What is interesting about what the Quinns are trying do is that it runs counter to one of of the more popular theories for why the government included Anglo in the guarantee to begin with: its very close links to Seán Quinn and his businesses.
The theory is based in part on reports around the time of the guarantee that when the Irish government was explaining to the UK government why Ireland jumped the gun and went for such a wide-ranging and unilateral guarantee, it said that one of the country’s biggest businesses would have gone down.
The presumption was that it was Quinn and it was an easy assumption to make. There was no secret that Quinn had a great welcome in government circles. He was a very large employer in the Border regions and was credited with bringing about real competition and lower premiums in the insurance industry. If Quinn wanted to talk to a minister, he only had to pick up the phone.

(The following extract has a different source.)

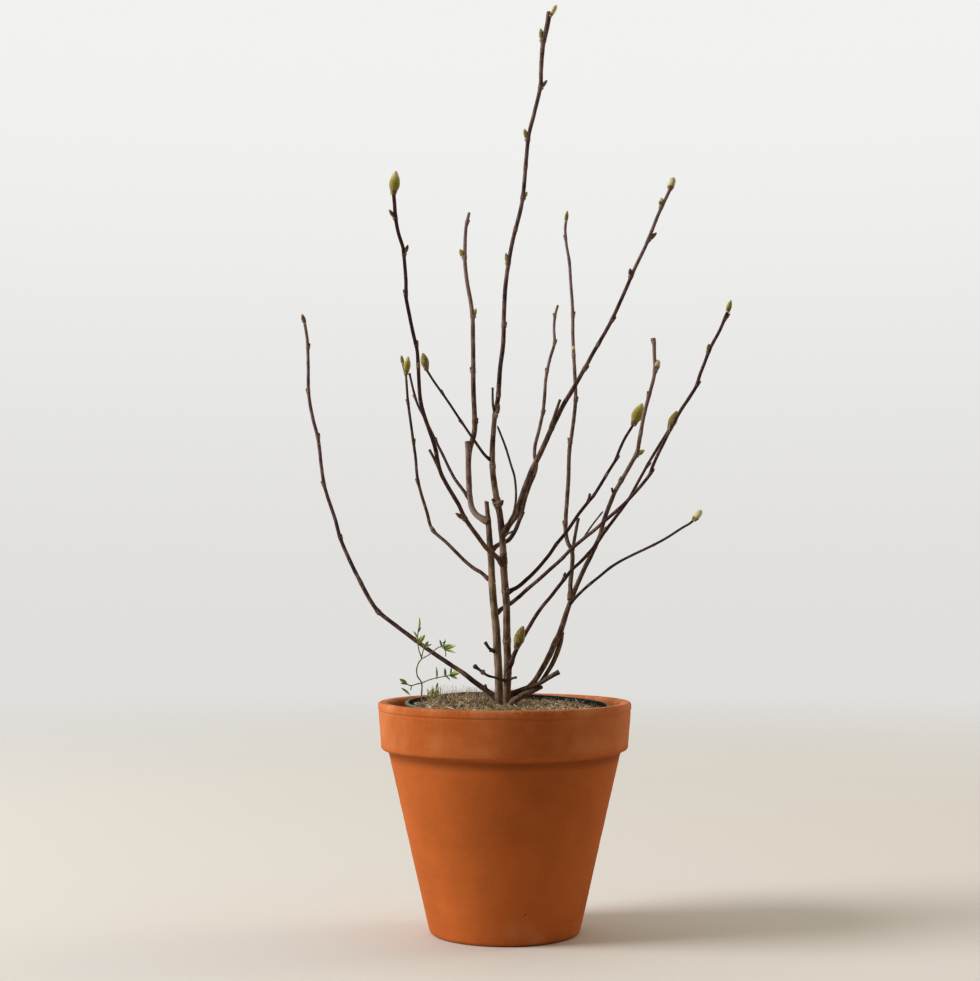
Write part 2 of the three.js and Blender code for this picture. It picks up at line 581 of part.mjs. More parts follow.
function growerPot() {
  const { rimRadius: rim, footRadius: foot, height, wall, lip } = grower;
  const profile = [
    [0, 0], [foot - 3, 0], [foot, 3], [rim - lip, height - 5], [rim, height - 4.5],
    [rim, height], [rim - lip - wall + 0.6, height], [rim - lip - wall, height - 5],
    [foot - wall, wall + 3], [foot - wall - 3, wall], [0, wall],
  ];
  return turned(profile, grower.sides);
}

const innerFootAt = (height) =>
  grower.footRadius - grower.wall - ground.clearance
  + ((grower.rimRadius - grower.lip - grower.footRadius) * height) / grower.height;
const soilTop = grower.height - ground.soilBelowRim;

function soilPlug() {
  const floor = grower.wall + seat;
  const profile = [
    [0, floor], [innerFootAt(0) - 4, floor], [innerFootAt(4), floor + 4],
    [innerFootAt(soilTop), soilTop], [0, soilTop],
  ];
  return turned(profile, grower.sides);
}

// The mat lies on the soil and is heaped towards the back left.
function grassMat() {
  const bottom = soilTop + seat;
  const top = bottom + ground.matThickness;
  const radius = innerFootAt(soilTop) - 0.4;
  const profile = [[0, bottom], [radius, bottom], [radius, top - 3]];
  for (let i = 1; i <= ground.rings; i++) {
    profile.push([radius * (1 - i / ground.rings) - (i < ground.rings ? 2 : 0), top]);
  }
  const mat = turned(profile, grower.sides);
  const corners = mat.getAttribute("position");
  for (let i = 0; i < corners.count; i++) {
    if (corners.getZ(i) < top - 0.01) continue;
    const x = corners.getX(i) / radius;
    const y = corners.getY(i) / radius;
    const heap = Math.max(0, 1 - 1.5 * Math.hypot(x + 0.45, y - 0.3));
    const edge = 3 * Math.max(0, -x - 0.35);
    corners.setZ(i, top + ground.mound * heap + edge + 0.8 * Math.sin(5 * x) * Math.cos(4 * y));
  }
  return mat;
}

// ---- building -----------------------------------------------------------------------
const magnolia = new THREE.Group();
const solids = {};
const cutters = {};

function add(name, solid, material) {
  solids[name] = solid;
  const mesh = new THREE.Mesh(toGeometry(solid), material);
  mesh.name = name;
  magnolia.add(mesh);
}

// The grower's pot leans in the clay pot, on the ring where the two walls meet.
const innerWallSlope = (clay.neckRadius - clay.footRadius - 1.5) / (clay.neckHeight - 2 - clay.floor);
const tiltDrop = grower.footRadius * Math.hypot(grower.lean, grower.tip);
const footGap = seat + innerWallSlope * tiltDrop + 0.3;
const growerFloor = clay.floor
  + (grower.footRadius + footGap - (clay.footRadius - clay.wall + 1.5)) / innerWallSlope;
const growerFrame = new THREE.Matrix4()
  .makeTranslation(0, 0, growerFloor)
  .multiply(new THREE.Matrix4().makeRotationFromEuler(new THREE.Euler(grower.lean, grower.tip, 0)));

function buildHolder(stemCutters) {
  add("clay_pot", toSolid(clayPot()), finishes.terracotta);
  add("grower_pot", toSolid(growerPot().applyMatrix4(growerFrame)), finishes.plastic);
  let soil = toSolid(soilPlug().applyMatrix4(growerFrame));
  let mat = toSolid(grassMat().applyMatrix4(growerFrame));
  for (const cutter of stemCutters) {
    soil = soil.subtract(cutter);
    mat = mat.subtract(cutter);
  }
  add("potting_soil", soil, finishes.soil);
  add("dry_grass_mat", mat, finishes.grass);
}

function buildShoots() {
  for (const [name, shoot] of Object.entries(shoots)) {
    const limbs = [shoot, ...(shoot.stubs ?? [])].map((limb) => ({
      curve: curveOf(limb.route),
      radii: limb.radii,
    }));
    let solid = limbs
      .map((limb) => toSolid(stemGeometry(limb.curve, limb.radii)))
      .reduce((whole, limb) => whole.add(limb));
    for (const carrier of shoot.on ?? []) solid = solid.subtract(cutters[carrier]);
    cutters[name] = limbs
      .map((limb) => toSolid(stemGeometry(limb.curve, limb.radii, seat)))
      .reduce((whole, limb) => whole.add(limb));
    shoot.curve = limbs[0].curve;
    add(name, solid, finishes.bark);
  }
}

function budMaterial(name) {
  return /flower|opening/.test(name) ? finishes.flowerBud : finishes.leafBud;
}

function buildEndBuds() {
  for (const [name, bud] of Object.entries(endBuds)) {
    const foot = place(bud.foot);
    const direction = place(bud.tip).sub(foot);
    const shape = pointed(budGeometry(direction.length(), bud.radius), foot, direction);
    add(name, toSolid(shape).subtract(cutters[bud.on]), budMaterial(name));
  }
}

function alongToRow(curve, row) {
  const samples = 600;
  let best = 0;
  for (let i = 1; i <= samples; i++) {
    const miss = Math.abs(rowOf(curve.getPointAt(i / samples)) - row);
    if (miss < Math.abs(rowOf(curve.getPointAt(best)) - row)) best = i / samples;
  }
  return best;
}

function buildSideBuds() {
  for (const [name, bud] of Object.entries(sideBuds)) {
    const { curve, radii } = shoots[bud.on];
    const along = alongToRow(curve, bud.row);
    const tangent = curve.getTangentAt(along);
    const turn = THREE.MathUtils.degToRad(bud.turn);
    const out = new THREE.Vector3(Math.cos(turn), Math.sin(turn), 0);
    out.addScaledVector(tangent, -out.dot(tangent)).normalize();
    const foot = curve.getPointAt(along)
      .addScaledVector(out, radiusAt(radii, along) - 0.2 * bud.radius);
    const direction = tangent.clone().addScaledVector(out, bud.lean);
    const shape = pointed(budGeometry(bud.length, bud.radius), foot, direction);
    add(name, toSolid(shape).subtract(cutters[bud.on]), budMaterial(name));
  }
}

function buildSeedling() {
  const stems = seedlingStems.map((route) => toSolid(
    stemGeometry(curveOf(route), [seedlingStemRadius * 1.3, seedlingStemRadius], 0, 5, 6)));
  const leaves = seedlingLeaves.map((leaf) => toSolid(leafGeometry(leaf)));
  const plant = [...stems, ...leaves].reduce((whole, piece) => whole.add(piece));
  add("seedling", plant, finishes.seedling);
  return toSolid(stemGeometry(curveOf(seedlingStems[0]), [1.5, 1.2], seat));
}

buildShoots();
buildEndBuds();
buildSideBuds();
const seedlingSocket = buildSeedling();
const planted = [
  "leader_stem", "pruned_stem", "right_stem", "sweeping_stem",
];
buildHolder([...planted.map((name) => cutters[name]), seedlingSocket]);

export default magnolia;
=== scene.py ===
import math

import bpy
import numpy as np
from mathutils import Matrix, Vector, noise


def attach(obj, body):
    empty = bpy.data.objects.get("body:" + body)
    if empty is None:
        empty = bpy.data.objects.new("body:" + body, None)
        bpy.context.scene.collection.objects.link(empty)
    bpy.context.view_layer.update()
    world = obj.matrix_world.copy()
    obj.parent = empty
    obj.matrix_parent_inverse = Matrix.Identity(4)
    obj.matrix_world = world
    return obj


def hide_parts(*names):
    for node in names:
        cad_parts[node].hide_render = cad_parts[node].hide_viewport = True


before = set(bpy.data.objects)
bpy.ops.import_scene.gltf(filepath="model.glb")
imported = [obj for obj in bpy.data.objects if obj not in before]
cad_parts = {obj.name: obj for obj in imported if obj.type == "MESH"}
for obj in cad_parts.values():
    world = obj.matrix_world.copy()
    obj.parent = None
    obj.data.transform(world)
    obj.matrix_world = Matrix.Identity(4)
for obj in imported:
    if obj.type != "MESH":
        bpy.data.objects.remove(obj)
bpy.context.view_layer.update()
mm = 0.001
print("frame loaded")

# The viewer's eye, in mm and pixels. A route's point is (across, down, back):
# where it shows in a front view of 980 x 981, and the mm it lies behind the pot's axis.
eye = {
    "side": -16.2, "distance": 1950, "height": 391.4, "tilt": math.radians(2.8),
    "focal": 1750, "middle": (490, 490.5), "size": (980, 981), "sensor": 36, "farthest": 200,
}


def place(across, down, back):
    x = (across - eye["middle"][0]) / eye["focal"]
    y = (eye["middle"][1] - down) / eye["focal"]
    forward = math.cos(eye["tilt"]) - y * math.sin(eye["tilt"])
    up = math.sin(eye["tilt"]) + y * math.cos(eye["tilt"])
    reach = (back + eye["distance"]) / forward
    return np.array([eye["side"] + reach * x, back, eye["height"] + reach * up]) * mm


def rowOf(points):
    y = points[:, 1] / mm + eye["distance"]
    z = points[:, 2] / mm - eye["height"]
    forward = y * math.cos(eye["tilt"]) + z * math.sin(eye["tilt"])
    up = z * math.cos(eye["tilt"]) - y * math.sin(eye["tilt"])
    return eye["middle"][1] - eye["focal"] * up / forward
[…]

The obvious question – and one that remains unanswered – is whether or not Quinn used his influence in 2008 when he and Anglo were desperately seeking a solution to the problems caused by his massive stake-building through highly geared instruments called contracts for difference. The collapse in Anglo’s share price in 2008 left him with huge cash calls to meet losses and risked exposing the near-30 per cent stake he had built up in the bank.
The follow-on question is whether his influence had any bearing on the Financial Regulator’s acquiescence to what at a minimum was an inappropriate and possibly an illegal response by the bank and Quinn – the Maple 10 transaction. The answer to these questions must lie in the records of the department and regulator .

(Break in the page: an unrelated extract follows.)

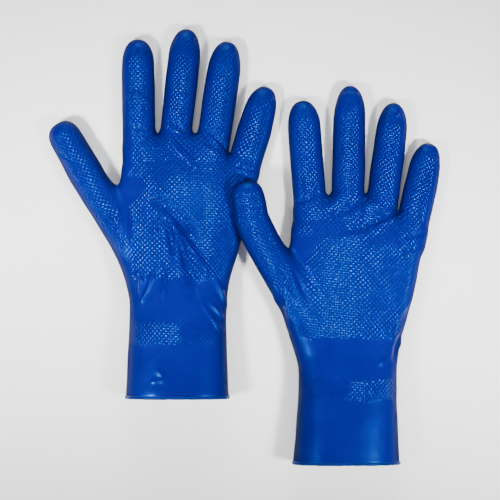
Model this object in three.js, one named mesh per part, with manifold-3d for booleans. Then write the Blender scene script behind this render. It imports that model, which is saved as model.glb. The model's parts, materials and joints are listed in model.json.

There is one problem with this theory: the transcripts of taped conversations between David Drumm and his colleagues from the period which have been published recently by the Irish Independent.
The problem is this: if Quinn was exerting some sort of behind-the-scenes pressure on the government and thus the regulator, it would seem reasonable he would have kept Anglo and Drumm in the loop because they were all on the same side. But there is no mention of this in the frank conversations between Drumm and his lieutenants we have heard to date.

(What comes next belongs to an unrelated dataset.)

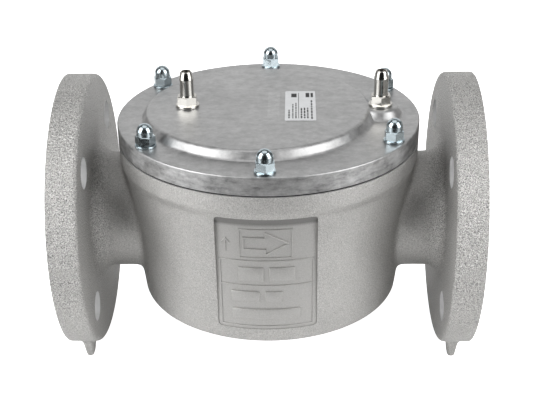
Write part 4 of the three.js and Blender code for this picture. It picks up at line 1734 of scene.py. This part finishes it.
class FILTER_OT_nipples(BuildOperator, bpy.types.Operator):
    """Builds the test nipples with their rings and slotted screws"""

    bl_idname = "filter.nipples"
    bl_label = "Test nipples"

    def execute(self, context):
        make_nipples()
        make_nipple_screws()
        return {"FINISHED"}


class FILTER_OT_label(BuildOperator, bpy.types.Operator):
    """Builds the film label and its plain printed lines"""

    bl_idname = "filter.label"
    bl_label = "Label"

    def execute(self, context):
        make_label()
        return {"FINISHED"}


class FILTER_OT_cartridge(BuildOperator, bpy.types.Operator):
    """Builds the cartridge's cap, base, seal and fleece, and finishes its cage"""

    bl_idname = "filter.cartridge"
    bl_label = "Cartridge"

    def execute(self, context):
        make_cartridge_cap()
        make_cartridge_base()
        make_fleece()
        finish_cage()
        return {"FINISHED"}


STEPS = ("materials", "stage", "housing", "marks", "cover", "fasteners", "nipples", "label", "cartridge")


class FILTER_PT_panel(bpy.types.Panel):
    """Lists the build steps and the values that a user may change"""

    bl_idname = "FILTER_PT_panel"
    bl_label = "Gas filter"
    bl_space_type = "VIEW_3D"
    bl_region_type = "UI"
    bl_category = "Gas filter"

    def draw(self, context):
        scene = context.scene
        for name in ("cast_fillet", "mark_height", "dome_radius"):
            self.layout.prop(scene.filter_sizes, name)
        for name in ("casting", "cover", "zinc"):
            self.layout.prop(scene.filter_colours, name)
        for step in STEPS:
            self.layout.operator("filter." + step)


CLASSES = (
    FilterSizes,
    FilterColours,
    FILTER_OT_materials,
    FILTER_OT_stage,
    FILTER_OT_housing,
    FILTER_OT_marks,
    FILTER_OT_cover,
    FILTER_OT_fasteners,
    FILTER_OT_nipples,
    FILTER_OT_label,
    FILTER_OT_cartridge,
    FILTER_PT_panel,
)


def register():
    for one in CLASSES:
        bpy.utils.register_class(one)
    bpy.types.Scene.filter_sizes = bpy.props.PointerProperty(type=FilterSizes)
    bpy.types.Scene.filter_colours = bpy.props.PointerProperty(type=FilterColours)


def unregister():
    del bpy.types.Scene.filter_sizes
    del bpy.types.Scene.filter_colours
    for one in reversed(CLASSES):
        bpy.utils.unregister_class(one)


def main():
    register()
    for step in STEPS:
        getattr(bpy.ops.filter, step)()


if __name__ == "__main__":
    main()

There are a couple of possible explanations that might keep the conspiracy theory alive. Drumm might have known that Quinn was exerting political pressure and not told his staff. It is possible, but he does not come across as someone who holds back. Another possibility is whoever is leaking the tapes is doing so selectively.

Fearless of any backfire
But, taken at face value, the tapes indicate that perhaps Quinn did not use his influence. This would explain why they seem to have no fear that sucking the government and the department into their case against Anglo could backfire on them
It is possible that Quinn did not have to put any pressure on the government because, at that stage, the regulator was so far out of its depth that it did not know what to do other than follow Drumm’s plan. That certainly fits with what we have heard in the tapes.

The difficulty with this is that it requires us to believe that Mr Quinn did not lift the phone in his hour of need.